*Exercise brief*: Make an exact copy of the listing below.

## Start Data shown

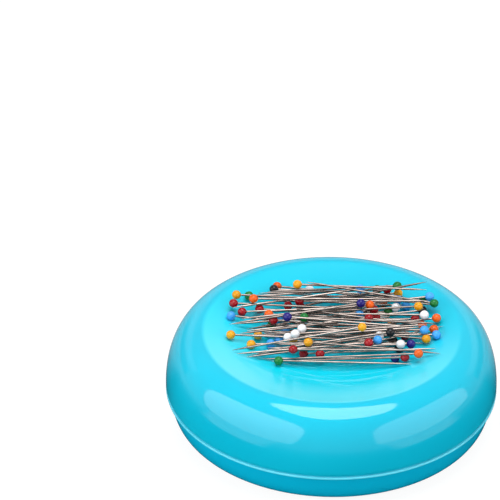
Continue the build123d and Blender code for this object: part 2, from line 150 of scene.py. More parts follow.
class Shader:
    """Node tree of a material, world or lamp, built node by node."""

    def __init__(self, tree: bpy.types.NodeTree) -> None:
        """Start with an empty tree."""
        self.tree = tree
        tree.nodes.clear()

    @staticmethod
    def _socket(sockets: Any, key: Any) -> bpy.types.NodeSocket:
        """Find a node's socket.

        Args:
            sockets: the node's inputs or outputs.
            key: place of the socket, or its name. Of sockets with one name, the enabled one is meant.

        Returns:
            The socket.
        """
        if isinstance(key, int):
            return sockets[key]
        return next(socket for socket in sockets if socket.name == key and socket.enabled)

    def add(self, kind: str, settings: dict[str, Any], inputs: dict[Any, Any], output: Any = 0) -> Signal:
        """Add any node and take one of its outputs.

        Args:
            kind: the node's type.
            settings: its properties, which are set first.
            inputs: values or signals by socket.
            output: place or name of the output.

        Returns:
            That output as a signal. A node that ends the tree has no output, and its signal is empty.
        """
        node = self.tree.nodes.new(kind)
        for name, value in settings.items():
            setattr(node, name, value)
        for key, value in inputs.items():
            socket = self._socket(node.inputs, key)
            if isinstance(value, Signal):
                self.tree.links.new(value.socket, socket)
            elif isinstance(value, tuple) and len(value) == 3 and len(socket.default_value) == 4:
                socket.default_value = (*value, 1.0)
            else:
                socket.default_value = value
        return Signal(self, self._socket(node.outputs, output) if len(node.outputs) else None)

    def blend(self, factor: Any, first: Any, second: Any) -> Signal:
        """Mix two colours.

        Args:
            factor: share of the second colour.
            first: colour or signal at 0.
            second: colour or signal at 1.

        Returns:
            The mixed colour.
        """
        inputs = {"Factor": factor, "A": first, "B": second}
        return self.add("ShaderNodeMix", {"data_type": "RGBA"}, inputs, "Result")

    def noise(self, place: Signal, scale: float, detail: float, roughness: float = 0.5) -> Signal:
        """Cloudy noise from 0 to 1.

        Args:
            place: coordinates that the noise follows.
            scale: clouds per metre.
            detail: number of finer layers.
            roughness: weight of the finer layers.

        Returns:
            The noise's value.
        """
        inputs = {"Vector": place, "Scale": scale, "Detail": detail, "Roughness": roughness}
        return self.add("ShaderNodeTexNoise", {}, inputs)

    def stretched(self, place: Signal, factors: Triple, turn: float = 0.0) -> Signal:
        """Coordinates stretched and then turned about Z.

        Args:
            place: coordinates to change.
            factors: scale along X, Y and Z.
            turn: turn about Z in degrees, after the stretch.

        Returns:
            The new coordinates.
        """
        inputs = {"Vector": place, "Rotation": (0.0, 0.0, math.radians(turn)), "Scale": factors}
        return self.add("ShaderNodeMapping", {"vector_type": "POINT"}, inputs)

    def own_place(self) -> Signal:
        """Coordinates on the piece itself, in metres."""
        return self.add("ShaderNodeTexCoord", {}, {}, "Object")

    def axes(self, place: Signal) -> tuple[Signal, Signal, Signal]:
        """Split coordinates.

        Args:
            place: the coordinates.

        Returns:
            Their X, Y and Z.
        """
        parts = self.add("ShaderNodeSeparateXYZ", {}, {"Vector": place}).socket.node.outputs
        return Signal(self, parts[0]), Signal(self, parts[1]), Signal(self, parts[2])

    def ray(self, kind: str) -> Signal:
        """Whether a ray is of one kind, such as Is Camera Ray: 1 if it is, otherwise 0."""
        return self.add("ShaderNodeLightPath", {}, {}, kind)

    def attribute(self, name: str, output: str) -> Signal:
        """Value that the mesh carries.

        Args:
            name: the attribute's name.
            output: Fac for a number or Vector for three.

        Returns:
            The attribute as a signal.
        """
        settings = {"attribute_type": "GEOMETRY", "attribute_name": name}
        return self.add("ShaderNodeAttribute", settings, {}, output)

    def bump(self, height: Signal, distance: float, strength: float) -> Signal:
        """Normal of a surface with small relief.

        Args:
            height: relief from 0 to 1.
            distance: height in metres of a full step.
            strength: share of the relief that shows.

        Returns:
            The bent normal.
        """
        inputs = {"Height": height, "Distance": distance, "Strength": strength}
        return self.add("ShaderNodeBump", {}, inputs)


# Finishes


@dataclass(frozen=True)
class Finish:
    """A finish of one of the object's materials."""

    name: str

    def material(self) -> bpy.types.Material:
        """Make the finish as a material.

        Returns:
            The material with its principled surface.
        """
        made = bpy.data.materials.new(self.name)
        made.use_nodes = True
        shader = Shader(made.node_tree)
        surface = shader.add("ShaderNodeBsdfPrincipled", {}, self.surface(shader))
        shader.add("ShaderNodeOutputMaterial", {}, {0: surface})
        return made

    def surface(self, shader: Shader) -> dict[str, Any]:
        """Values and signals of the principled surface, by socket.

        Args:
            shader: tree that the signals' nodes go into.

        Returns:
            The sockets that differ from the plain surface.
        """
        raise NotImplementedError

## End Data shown

*The result*:
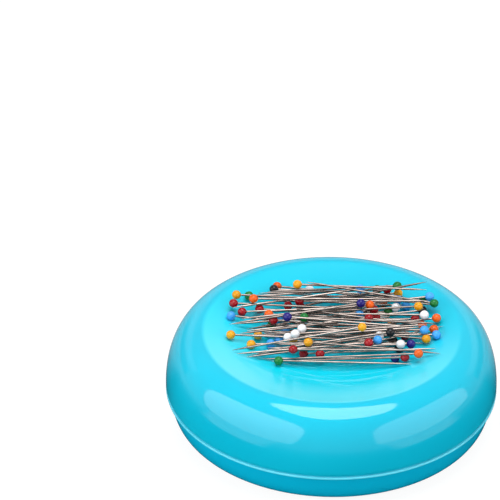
Continue the build123d and Blender code for this object: part 2, from line 150 of scene.py. More parts follow.
class Shader:
    """Node tree of a material, world or lamp, built node by node."""

    def __init__(self, tree: bpy.types.NodeTree) -> None:
        """Start with an empty tree."""
        self.tree = tree
        tree.nodes.clear()

    @staticmethod
    def _socket(sockets: Any, key: Any) -> bpy.types.NodeSocket:
        """Find a node's socket.

        Args:
            sockets: the node's inputs or outputs.
            key: place of the socket, or its name. Of sockets with one name, the enabled one is meant.

        Returns:
            The socket.
        """
        if isinstance(key, int):
            return sockets[key]
        return next(socket for socket in sockets if socket.name == key and socket.enabled)

    def add(self, kind: str, settings: dict[str, Any], inputs: dict[Any, Any], output: Any = 0) -> Signal:
        """Add any node and take one of its outputs.

        Args:
            kind: the node's type.
            settings: its properties, which are set first.
            inputs: values or signals by socket.
            output: place or name of the output.

        Returns:
            That output as a signal. A node that ends the tree has no output, and its signal is empty.
        """
        node = self.tree.nodes.new(kind)
        for name, value in settings.items():
            setattr(node, name, value)
        for key, value in inputs.items():
            socket = self._socket(node.inputs, key)
            if isinstance(value, Signal):
                self.tree.links.new(value.socket, socket)
            elif isinstance(value, tuple) and len(value) == 3 and len(socket.default_value) == 4:
                socket.default_value = (*value, 1.0)
            else:
                socket.default_value = value
        return Signal(self, self._socket(node.outputs, output) if len(node.outputs) else None)

    def blend(self, factor: Any, first: Any, second: Any) -> Signal:
        """Mix two colours.

        Args:
            factor: share of the second colour.
            first: colour or signal at 0.
            second: colour or signal at 1.

        Returns:
            The mixed colour.
        """
        inputs = {"Factor": factor, "A": first, "B": second}
        return self.add("ShaderNodeMix", {"data_type": "RGBA"}, inputs, "Result")

    def noise(self, place: Signal, scale: float, detail: float, roughness: float = 0.5) -> Signal:
        """Cloudy noise from 0 to 1.

        Args:
            place: coordinates that the noise follows.
            scale: clouds per metre.
            detail: number of finer layers.
            roughness: weight of the finer layers.

        Returns:
            The noise's value.
        """
        inputs = {"Vector": place, "Scale": scale, "Detail": detail, "Roughness": roughness}
        return self.add("ShaderNodeTexNoise", {}, inputs)

    def stretched(self, place: Signal, factors: Triple, turn: float = 0.0) -> Signal:
        """Coordinates stretched and then turned about Z.

        Args:
            place: coordinates to change.
            factors: scale along X, Y and Z.
            turn: turn about Z in degrees, after the stretch.

        Returns:
            The new coordinates.
        """
        inputs = {"Vector": place, "Rotation": (0.0, 0.0, math.radians(turn)), "Scale": factors}
        return self.add("ShaderNodeMapping", {"vector_type": "POINT"}, inputs)

    def own_place(self) -> Signal:
        """Coordinates on the piece itself, in metres."""
        return self.add("ShaderNodeTexCoord", {}, {}, "Object")

    def axes(self, place: Signal) -> tuple[Signal, Signal, Signal]:
        """Split coordinates.

        Args:
            place: the coordinates.

        Returns:
            Their X, Y and Z.
        """
        parts = self.add("ShaderNodeSeparateXYZ", {}, {"Vector": place}).socket.node.outputs
        return Signal(self, parts[0]), Signal(self, parts[1]), Signal(self, parts[2])

    def ray(self, kind: str) -> Signal:
        """Whether a ray is of one kind, such as Is Camera Ray: 1 if it is, otherwise 0."""
        return self.add("ShaderNodeLightPath", {}, {}, kind)

    def attribute(self, name: str, output: str) -> Signal:
        """Value that the mesh carries.

        Args:
            name: the attribute's name.
            output: Fac for a number or Vector for three.

        Returns:
            The attribute as a signal.
        """
        settings = {"attribute_type": "GEOMETRY", "attribute_name": name}
        return self.add("ShaderNodeAttribute", settings, {}, output)

    def bump(self, height: Signal, distance: float, strength: float) -> Signal:
        """Normal of a surface with small relief.

        Args:
            height: relief from 0 to 1.
            distance: height in metres of a full step.
            strength: share of the relief that shows.

        Returns:
            The bent normal.
        """
        inputs = {"Height": height, "Distance": distance, "Strength": strength}
        return self.add("ShaderNodeBump", {}, inputs)


# Finishes


@dataclass(frozen=True)
class Finish:
    """A finish of one of the object's materials."""

    name: str

    def material(self) -> bpy.types.Material:
        """Make the finish as a material.

        Returns:
            The material with its principled surface.
        """
        made = bpy.data.materials.new(self.name)
        made.use_nodes = True
        shader = Shader(made.node_tree)
        surface = shader.add("ShaderNodeBsdfPrincipled", {}, self.surface(shader))
        shader.add("ShaderNodeOutputMaterial", {}, {0: surface})
        return made

    def surface(self, shader: Shader) -> dict[str, Any]:
        """Values and signals of the principled surface, by socket.

        Args:
            shader: tree that the signals' nodes go into.

        Returns:
            The sockets that differ from the plain surface.
        """
        raise NotImplementedError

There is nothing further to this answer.